Your task is to write out the complete listing exactly as it is shown.

------------

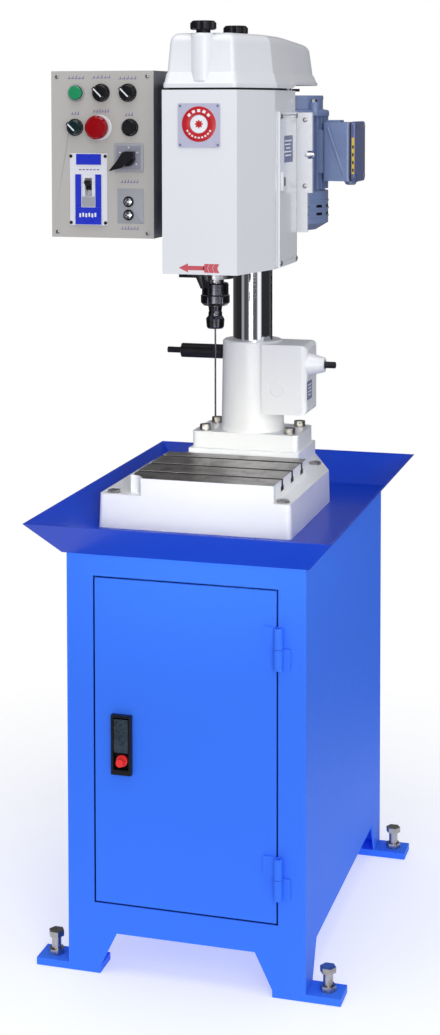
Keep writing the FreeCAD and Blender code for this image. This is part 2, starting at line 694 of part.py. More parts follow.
def lift_wheel():
    """Worm wheel on the pinion shaft; a gap faces the worm."""
    teeth = int(value_of(S.wheel_teeth))
    phase = math.radians(90) + math.pi / teeth
    wheel = gear_solid(teeth, S.wheel_face, phase, 0.35)
    bore_r = value_of(S.wheel_shaft_r + S.fit)
    hole = Part.makeCylinder(bore_r, 40, FreeCAD.Vector(0, -20, 0), FreeCAD.Vector(0, 1, 0))
    return shape_part("lift_wheel", wheel.cut(hole), S.machine_x + S.wheel_x, S.worm_y, S.wheel_z)


def pinion_shaft():
    """Shaft with the pinion that drives the rack; a tooth points at the rack."""
    teeth = int(value_of(S.pinion_teeth))
    pinion = gear_solid(teeth, S.pinion_face, math.pi, 0.3)
    front = value_of(S.gear_front - S.column_y) + 5
    back = value_of(S.gear_back - S.column_y) - 7
    shaft = Part.makeCylinder(value_of(S.wheel_shaft_r), back - front, FreeCAD.Vector(0, front, 0),
                              FreeCAD.Vector(0, 1, 0))
    return shape_part("pinion_shaft", pinion.fuse(shaft).removeSplitter(),
                      S.machine_x + S.wheel_x, S.column_y, S.wheel_z)


def shaft_plug():
    return turned("shaft_plug", [(0, -2), (12, -2), (13, -1), (13, 0), (10.4, 0), (10.4, 3), (0, 3)],
                  S.machine_x + S.wheel_x, S.gear_front, S.wheel_z, "V_Axis", "XY_Plane")


def column():
    post = new_body("column", S.machine_x, S.column_y)
    add(post, "XY_Plane", S.column_low, S.column_high - S.column_low, circles=[(0, 0, S.column_r)])
    half = S.rack_w / 2
    cut(post, "XY_Plane", S.rack_low, rack_length(),
        [box_points(S.rack_back_x, S.column_r + 2, -half, half)])
    return post


def rack_length():
    return S.rack_teeth * S.gear_module * round(math.pi, 6)


def column_rack():
    """Rack strip let into the column; a tooth gap faces the pinion at rest."""
    module = value_of(S.gear_module)
    pitch = module * math.pi
    low = value_of(S.rack_low)
    high = low + value_of(rack_length())
    pitch_x = value_of(S.rack_pitch_x)
    root_x = pitch_x - 1.25 * module
    tip_x = pitch_x + module
    slope = math.tan(math.radians(20))
    half_pitch = pitch / 4 - 0.15
    points = [(value_of(S.rack_back_x), low), (root_x, low)]
    first = math.ceil((low + 3 - value_of(S.wheel_z)) / pitch - 0.5)
    last = math.floor((high - 3 - value_of(S.wheel_z)) / pitch - 0.5)
    for index in range(first, last + 1):
        centre = value_of(S.wheel_z) + (index + 0.5) * pitch
        root_half = half_pitch + slope * (pitch_x - root_x)
        tip_half = half_pitch - slope * (tip_x - pitch_x)
        points += [(root_x, centre - root_half), (tip_x, centre - tip_half),
                   (tip_x, centre + tip_half), (root_x, centre + root_half)]
    points += [(root_x, high), (value_of(S.rack_back_x), high)]
    half = value_of(S.rack_w) / 2
    corners = [FreeCAD.Vector(x, -half, z) for x, z in points]
    face = Part.Face(Part.makePolygon(corners + corners[:1]))
    strip = face.extrude(FreeCAD.Vector(0, 2 * half, 0))
    return shape_part("column_rack", strip, S.machine_x, S.column_y)


def clamp_spindle():
    screw_r = S.clamp_screw_r
    return turned("clamp_spindle", [
        (S.clamp_stub_end, 0), (S.clamp_stub_end, S.clamp_stub_r), (S.clamp_end, S.clamp_stub_r),
        (S.clamp_end, S.clamp_r), (-57, S.clamp_r), (-57, screw_r), (-37.5, screw_r), (-37.5, 0)],
        S.machine_x, S.column_y, S.clamp_z, "H_Axis")


# ---- head --------------------------------------------------------------------------------------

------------

§ **The solution**:
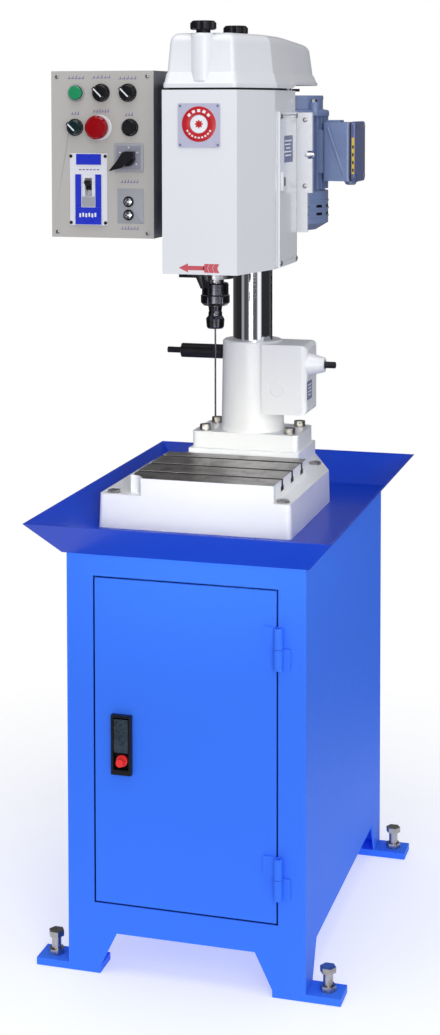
Keep writing the FreeCAD and Blender code for this image. This is part 2, starting at line 694 of part.py. More parts follow.
def lift_wheel():
    """Worm wheel on the pinion shaft; a gap faces the worm."""
    teeth = int(value_of(S.wheel_teeth))
    phase = math.radians(90) + math.pi / teeth
    wheel = gear_solid(teeth, S.wheel_face, phase, 0.35)
    bore_r = value_of(S.wheel_shaft_r + S.fit)
    hole = Part.makeCylinder(bore_r, 40, FreeCAD.Vector(0, -20, 0), FreeCAD.Vector(0, 1, 0))
    return shape_part("lift_wheel", wheel.cut(hole), S.machine_x + S.wheel_x, S.worm_y, S.wheel_z)


def pinion_shaft():
    """Shaft with the pinion that drives the rack; a tooth points at the rack."""
    teeth = int(value_of(S.pinion_teeth))
    pinion = gear_solid(teeth, S.pinion_face, math.pi, 0.3)
    front = value_of(S.gear_front - S.column_y) + 5
    back = value_of(S.gear_back - S.column_y) - 7
    shaft = Part.makeCylinder(value_of(S.wheel_shaft_r), back - front, FreeCAD.Vector(0, front, 0),
                              FreeCAD.Vector(0, 1, 0))
    return shape_part("pinion_shaft", pinion.fuse(shaft).removeSplitter(),
                      S.machine_x + S.wheel_x, S.column_y, S.wheel_z)


def shaft_plug():
    return turned("shaft_plug", [(0, -2), (12, -2), (13, -1), (13, 0), (10.4, 0), (10.4, 3), (0, 3)],
                  S.machine_x + S.wheel_x, S.gear_front, S.wheel_z, "V_Axis", "XY_Plane")


def column():
    post = new_body("column", S.machine_x, S.column_y)
    add(post, "XY_Plane", S.column_low, S.column_high - S.column_low, circles=[(0, 0, S.column_r)])
    half = S.rack_w / 2
    cut(post, "XY_Plane", S.rack_low, rack_length(),
        [box_points(S.rack_back_x, S.column_r + 2, -half, half)])
    return post


def rack_length():
    return S.rack_teeth * S.gear_module * round(math.pi, 6)


def column_rack():
    """Rack strip let into the column; a tooth gap faces the pinion at rest."""
    module = value_of(S.gear_module)
    pitch = module * math.pi
    low = value_of(S.rack_low)
    high = low + value_of(rack_length())
    pitch_x = value_of(S.rack_pitch_x)
    root_x = pitch_x - 1.25 * module
    tip_x = pitch_x + module
    slope = math.tan(math.radians(20))
    half_pitch = pitch / 4 - 0.15
    points = [(value_of(S.rack_back_x), low), (root_x, low)]
    first = math.ceil((low + 3 - value_of(S.wheel_z)) / pitch - 0.5)
    last = math.floor((high - 3 - value_of(S.wheel_z)) / pitch - 0.5)
    for index in range(first, last + 1):
        centre = value_of(S.wheel_z) + (index + 0.5) * pitch
        root_half = half_pitch + slope * (pitch_x - root_x)
        tip_half = half_pitch - slope * (tip_x - pitch_x)
        points += [(root_x, centre - root_half), (tip_x, centre - tip_half),
                   (tip_x, centre + tip_half), (root_x, centre + root_half)]
    points += [(root_x, high), (value_of(S.rack_back_x), high)]
    half = value_of(S.rack_w) / 2
    corners = [FreeCAD.Vector(x, -half, z) for x, z in points]
    face = Part.Face(Part.makePolygon(corners + corners[:1]))
    strip = face.extrude(FreeCAD.Vector(0, 2 * half, 0))
    return shape_part("column_rack", strip, S.machine_x, S.column_y)


def clamp_spindle():
    screw_r = S.clamp_screw_r
    return turned("clamp_spindle", [
        (S.clamp_stub_end, 0), (S.clamp_stub_end, S.clamp_stub_r), (S.clamp_end, S.clamp_stub_r),
        (S.clamp_end, S.clamp_r), (-57, S.clamp_r), (-57, screw_r), (-37.5, screw_r), (-37.5, 0)],
        S.machine_x, S.column_y, S.clamp_z, "H_Axis")


# ---- head --------------------------------------------------------------------------------------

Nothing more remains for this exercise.